A manifestação foi num primeiro momento proibida pela polícia, que a autorizou depois de um recurso, refere a AFP. Num outro parque público juntaram-se milhares de manifestantes pró-Governo, empunhando bandeiras chinesas, acrescenta a mesma agência.

Na sexta-feira à noite, milhares de funcionários públicos juntaram-se num parque público para mostrar solidariedade com o movimento, que cresceu e agora inclui exigências de eleições diretas e uma investigação a alegada brutalidade policial.

Os residentes de Hong Kong acusaram a polícia de negligência depois de 44 pessoas terem ficado feridas no mês passado num ataque que aparentemente era dirigido aos manifestantes.

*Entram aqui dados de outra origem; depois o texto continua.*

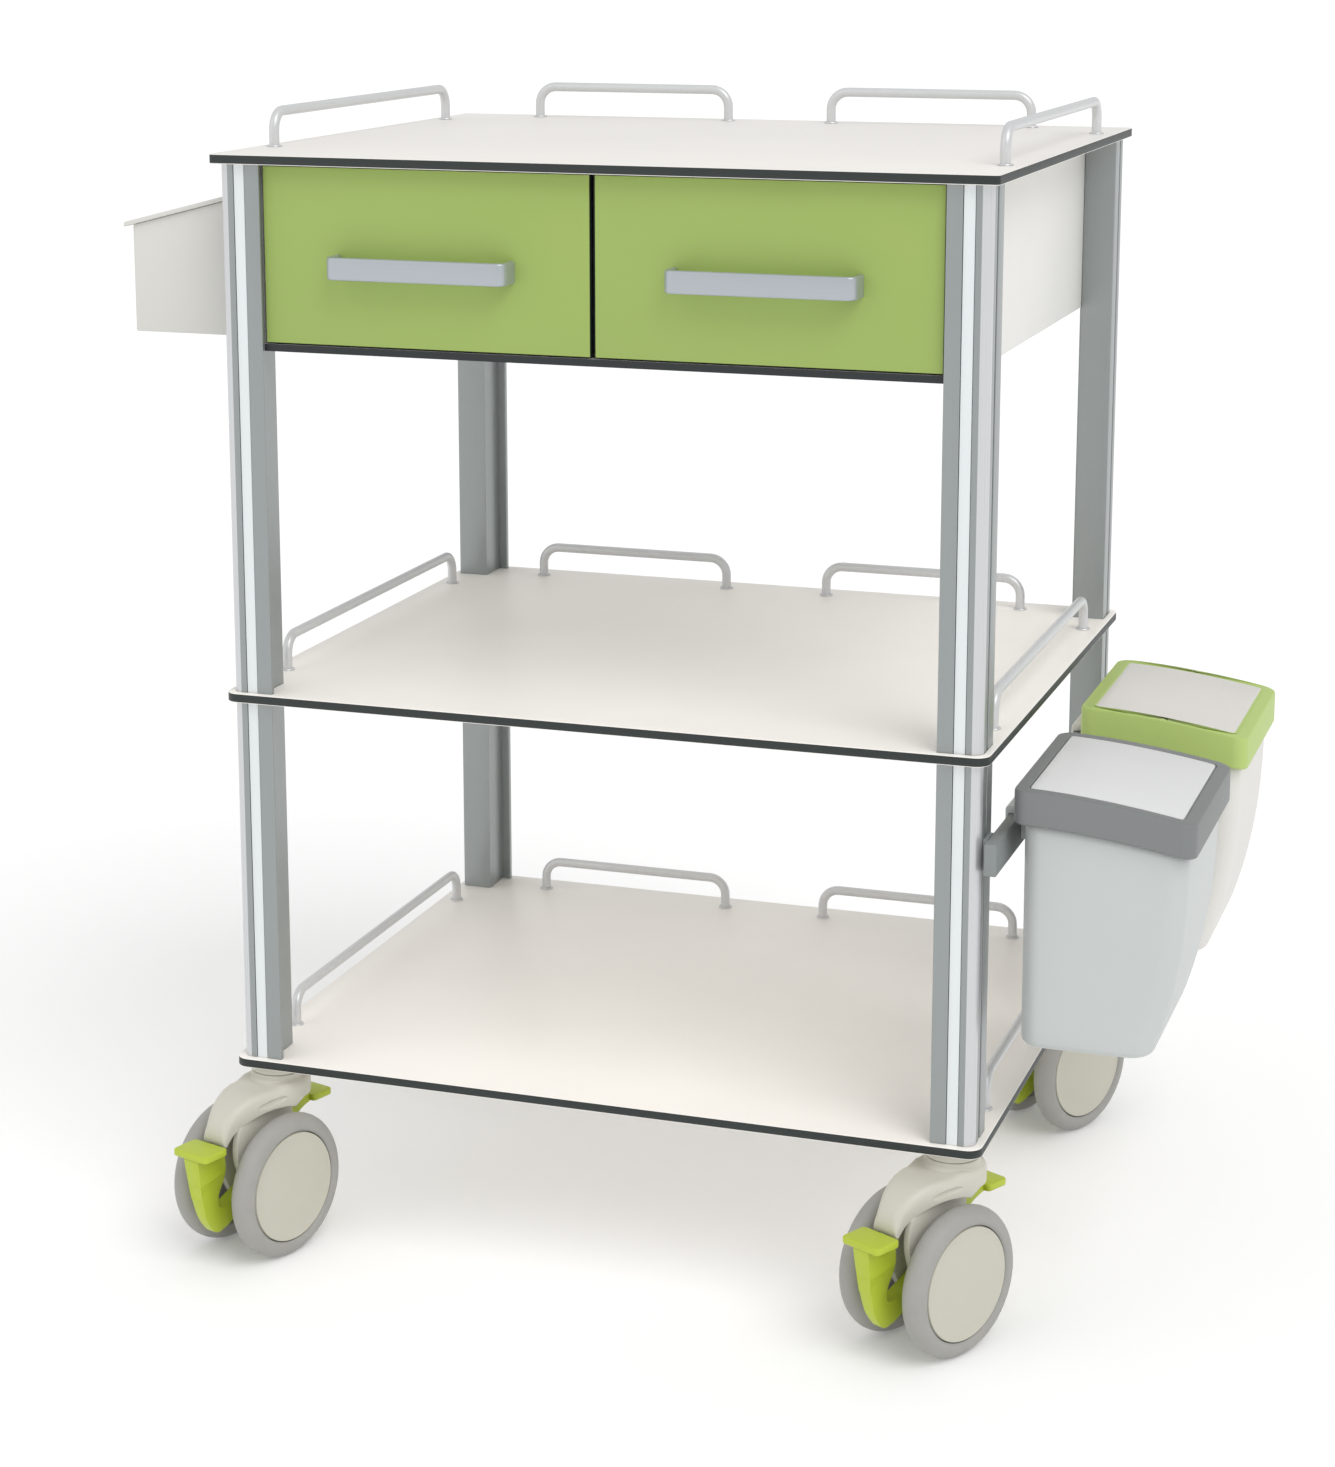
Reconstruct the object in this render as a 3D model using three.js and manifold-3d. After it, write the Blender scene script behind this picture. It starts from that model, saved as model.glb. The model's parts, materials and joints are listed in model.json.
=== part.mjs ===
// Medication cart: four aluminium posts carry three laminate boards, two drawers hang
// under the top board, a lidded side box is fixed on the left and two lidded bins hang
// on a rail on the right. It rolls on four braked twin-wheel casters.
// Millimetres, +Z up, drawers open towards -Y. The origin is on the floor, under the
// middle of the whole cart's outline.
import * as THREE from "three";
import { mergeVertices } from "three/addons/utils/BufferGeometryUtils.js";
import Module from "manifold-3d";

const wasm = await Module();
wasm.setup();

// Driving dimensions
const gap = 0.3; // between pieces that touch
const boardWide = 656;
const boardDeep = 555;
const boardThick = 8;
const shelfCorner = 12; // corner radius of the two shelves
const topCorner = 4;
const lowerBay = 316; // clear height over the bottom shelf
const upperBay = 443; // clear height over the middle shelf

const post = {
  inset: 6, // board edge to the post's outer faces
  flangeWide: 36,
  flangeThick: 5,
  bodyWide: 28,
  deep: 40,
  corner: 8,
  wall: 3.5,
  slotAt: 13, // outer face to the cover strip's slot
  slotWide: 10,
  slotDeep: 2.6,
  grooveAt: 17, // front face to the groove along the outer face
  grooveWide: 5,
  grooveDeep: 2,
};

const rail = {
  rod: 8.6,
  high: 33,
  bend: 16,
  backLong: 190,
  backSpace: 100, // between the two rails at the back of a board
  backInset: 28,
  sidePostSpace: 45.5, // the posts' opening to the middle of a side rail's legs
  sideInset: 16,
};

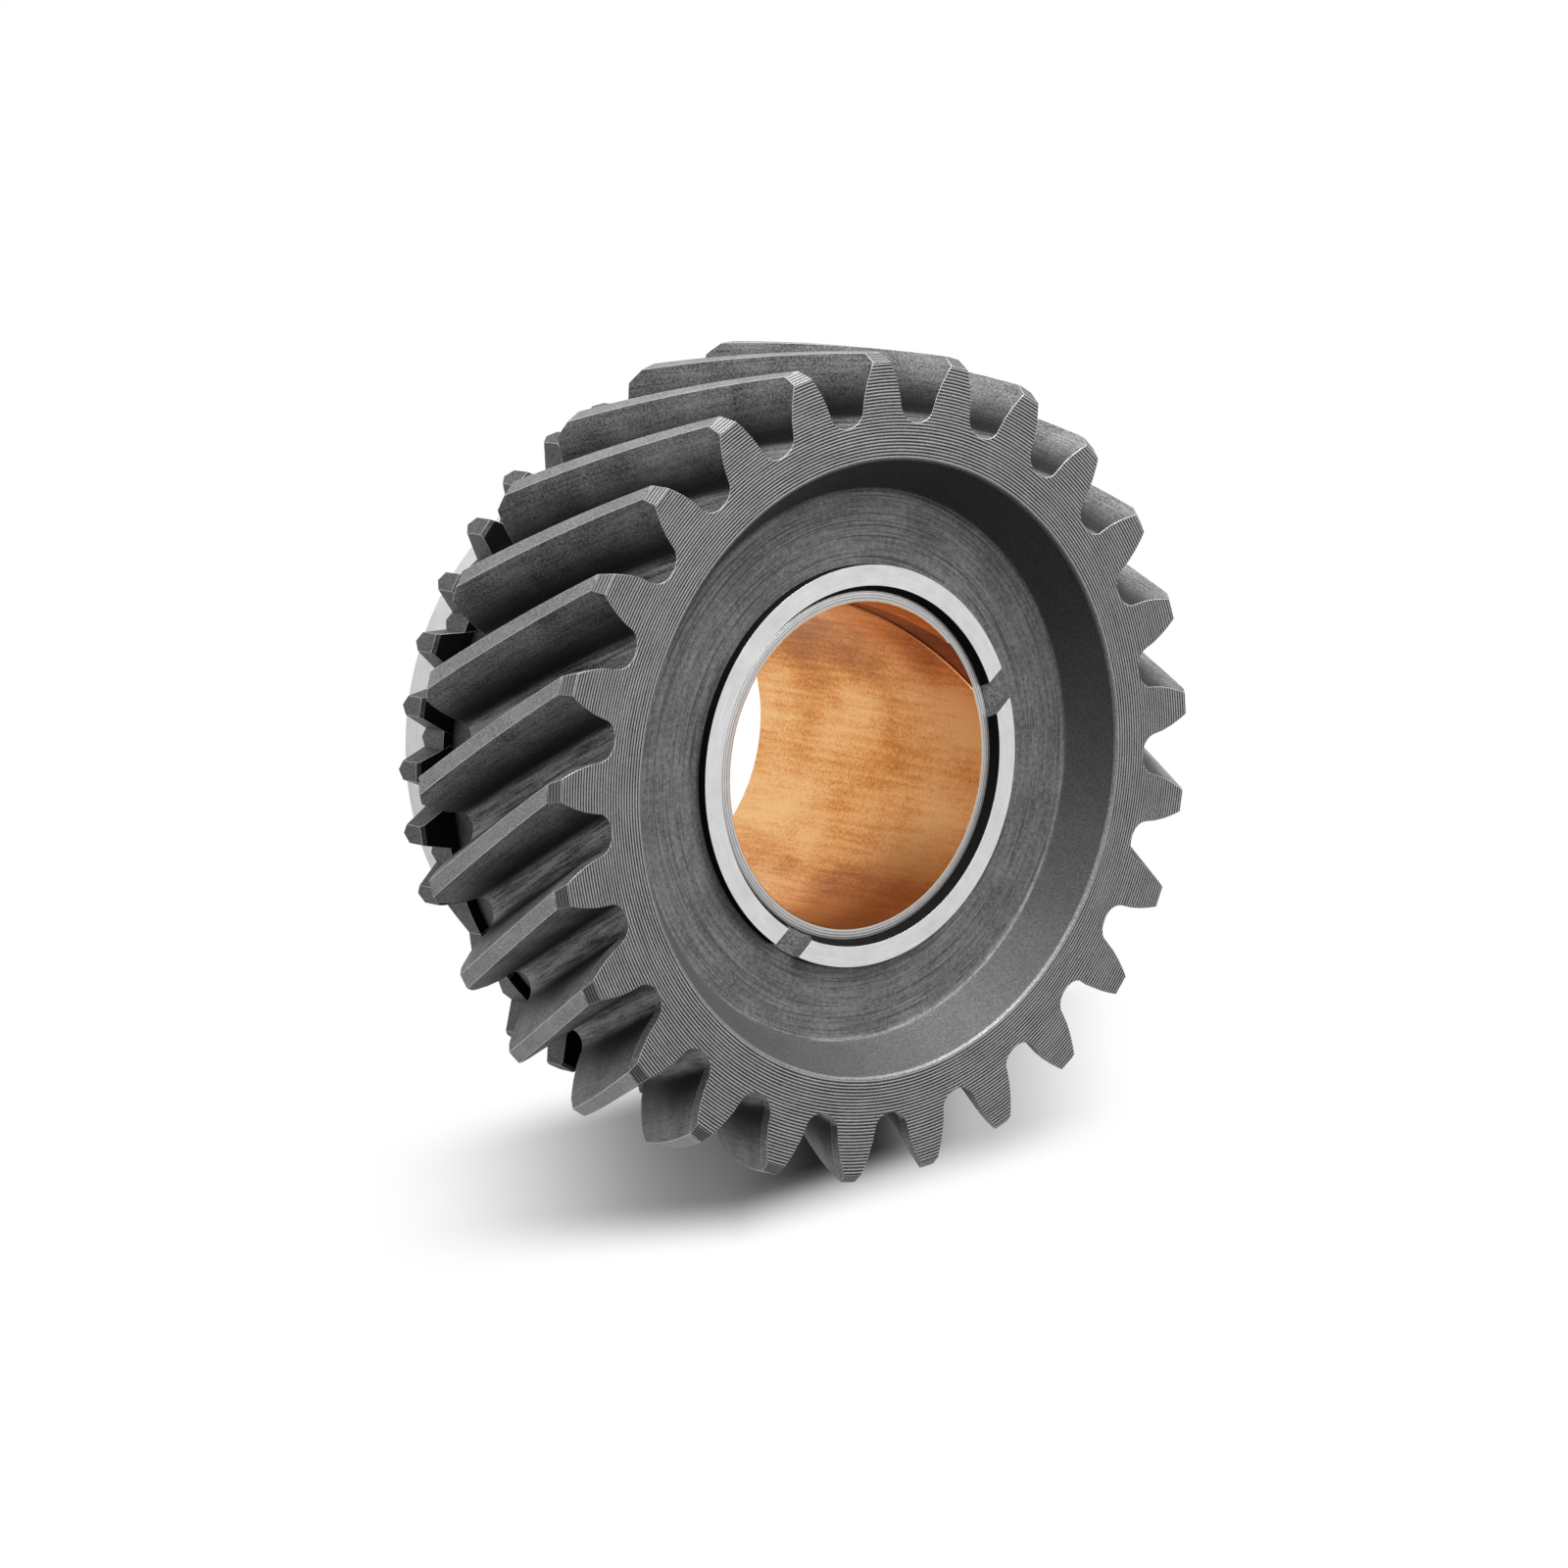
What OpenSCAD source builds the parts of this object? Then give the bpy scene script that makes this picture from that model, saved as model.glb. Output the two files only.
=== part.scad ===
// Helical transmission gear with clutch teeth, a friction cone and a bronze-lined bush.
// The bore axis is Z. The cone end stands on z = 0 and the recessed face looks up.

/* [Gear teeth] */
// Number of gear teeth
tooth_count = 25; // [25:1:27]
// Module measured square to the tooth, mm
normal_module = 3.5; // [3.48:0.01:3.6]
// Left-hand helix angle at the pitch circle, degrees
helix_angle = 28.8; // [28:0.1:30]
// Pressure angle measured square to the tooth, degrees
pressure_angle = 20; // [19:0.5:21]
// Width of the toothed body along the axis, mm
face_width = 29.1; // [27:0.1:32]
// Height of the tooth above the pitch circle, mm
addendum = 3.275; // [3:0.005:3.4]
// Depth of the tooth below the pitch circle, mm
dedendum = 5.575; // [5.4:0.005:5.6]
// Thickness of the tooth around the pitch circle, mm
tooth_thickness = 5.3; // [5.1:0.05:5.5]
// Tip chamfer at both ends, measured along the radius, mm
tip_chamfer = 1.2; // [0.8:0.1:1.3]

/* [Front face] */
// Diameter of the recess at its mouth, mm
recess_mouth_d = 79.2; // [78:0.2:80]
// Diameter of the recess at its floor, mm
recess_floor_d = 70.9; // [70:0.1:72]
// Depth of the recess, mm
recess_depth = 6; // [5.5:0.05:7]
// Outer diameter of the thrust ring, mm
ring_od = 51.7; // [51:0.1:53]
// Inner edge diameter of the thrust ring, mm
ring_id = 46.4; // [46:0.1:47]
// Height of the thrust ring above the recess floor, mm
ring_height = 1.37; // [1.2:0.01:1.6]
// Width of the two oil slots in the thrust ring, mm
slot_width = 4; // [3:0.1:4.4]
// Distance of the slots' centre line from the axis, mm
slot_offset = 9; // [8:0.1:10]
// Depth of the oil slots, mm
slot_depth = 1.25; // [0.8:0.05:1.3]

/* [Clutch end] */
// Number of clutch tooth places around the ring
dog_count = 36; // [34:1:38]
// Teeth left out at each of the three gaps in the ring
gap_teeth = 2; // [1:1:3]
// Diameter over the clutch teeth, mm
dog_tip_d = 95; // [94.6:0.1:95.4]
// Diameter at the foot of the clutch teeth, mm
dog_root_d = 87.4; // [87:0.1:88]
// Length of the clutch ring along the axis, mm
dog_width = 4.65; // [4.4:0.05:6]
// Diameter of the rough neck beside the clutch ring, mm
neck_d = 84.4; // [83:0.2:86]
// Length of the neck, mm
neck_length = 6.65; // [6:0.05:8]
// Diameter of the friction cone at its small end, mm
cone_d = 71.3; // [70:0.1:73]
// Angle of the friction cone to the axis, degrees
cone_angle = 6.5; // [6:0.1:7]
// Length of the friction cone, mm
cone_length = 14.8; // [13:0.1:16]
// Diameter of the hollow in the cone's end, mm
end_recess_d = 60; // [56:0.5:62]
// Depth of the hollow in the cone's end, mm
end_recess_depth = 2.9; // [2:0.1:3.5]

/* [Bush] */
// Bore of the bush, mm
bore_d = 42; // [41.5:0.1:42.1]
// Outer diameter of the bush and of its seat, mm
bush_od = 45; // [44.6:0.1:45.4]
// Thickness of the bronze lining, mm
lining_wall = 0.4; // [0.36:0.01:0.6]
// Set-back of the bush from the thrust ring's face, mm
bush_set_back = 1.11; // [1:0.01:1.6]
// Set-back of the bush from the hollow's floor, mm
bush_back_gap = 1.1; // [0.5:0.1:2]
// Width of the spiral oil groove, mm
groove_width = 5.1; // [4:0.1:6]
// Depth of the spiral oil groove, mm
groove_depth = 0.28; // [0.2:0.01:0.3]
// Angle of the oil groove to the axis, degrees
groove_angle = 48.2; // [40:0.1:50]

/* [Hidden] */
$fn = 96;

z_dog = cone_length;
z_neck = z_dog + dog_width;
z_back = z_neck + neck_length;
z_front = z_back + face_width;
z_floor = z_front - recess_depth;
z_ring = z_floor + ring_height;
z_bush_top = z_ring - bush_set_back;
z_bush_end = end_recess_depth + bush_back_gap;

pitch_r = tooth_count * normal_module / cos(helix_angle) / 2;
transverse_angle = atan(tan(pressure_angle) / cos(helix_angle));
base_r = pitch_r * cos(transverse_angle);
tip_r = pitch_r + addendum;
root_r = pitch_r - dedendum;
tip_bevel_axial = tip_chamfer + 0.2;
twist = tan(helix_angle) / pitch_r * 180 / PI;
tooth_pitch = 360 / tooth_count;
first_tooth = -0.09;
half_pitch_angle = tooth_thickness / 2 / pitch_r * 180 / PI;
fillet_r = base_r + 0.3;

neck_top_r = root_r - 0.15;
cone_top_r = cone_d / 2 + cone_length * tan(cone_angle);
seat_r = bush_od / 2;
lining_r = bore_d / 2 + lining_wall;
seat_bevel = (ring_id / 2 - seat_r) * 1.67;

dog_pitch = 360 / dog_count;
first_dog = 5.53;
run_teeth = 12;
gap_start = 8;
dog_tip_r = dog_tip_d / 2;
dog_root_r = dog_root_d / 2;
dog_bevel = 0.46;
dog_crest = dog_tip_r * sin(1.5 * 36 / dog_count);
dog_foot = dog_root_r * sin(3.4 * 36 / dog_count);
dog_ridge = 0.4;
dog_shoulder = 1.35;
dog_inset = 0.03;
roof_rise = (dog_shoulder - dog_ridge) / dog_crest;
roof_slope = 0.445;

groove_turn = tan(groove_angle) / (bore_d / 2) * 180 / PI;
groove_span = groove_width / cos(groove_angle) / (bore_d / 2) * 180 / PI;
groove_start = 18.4;
slot_angle = 36;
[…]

As autoridades declararam que os seus recursos estão no limite devido às manifestações prolongadas. O local da manifestação de hoje, Mong Kok, é uma área onde os manifestantes instalaram uma zona de protesto pró-democracia em 2014.

Os protestos que duram há dois meses e que têm sido maioritariamente pacíficos foram evoluindo para confrontos com a polícia devido à recusa de alguns manifestantes em dispersar às horas previstas.

Nos últimos dois meses foram vandalizados edifícios e atirados tijolos pelos manifestantes, tendo a polícia respondido com gás lacrimogéneo e balas de borracha.

A transferência de Hong Kong e Macau para a República Popular da China, em 1997 e 1999, respetivamente, decorreu sob o princípio “um país, dois sistemas”, precisamente o que os opositores às alterações da lei garantem estar agora em causa.

Para as duas regiões administrativas especiais da China foi acordado um período de 50 anos com elevado grau de autonomia, a nível executivo, legislativo e judiciário, sendo o Governo central chinês responsável pelas relações externas e defesa.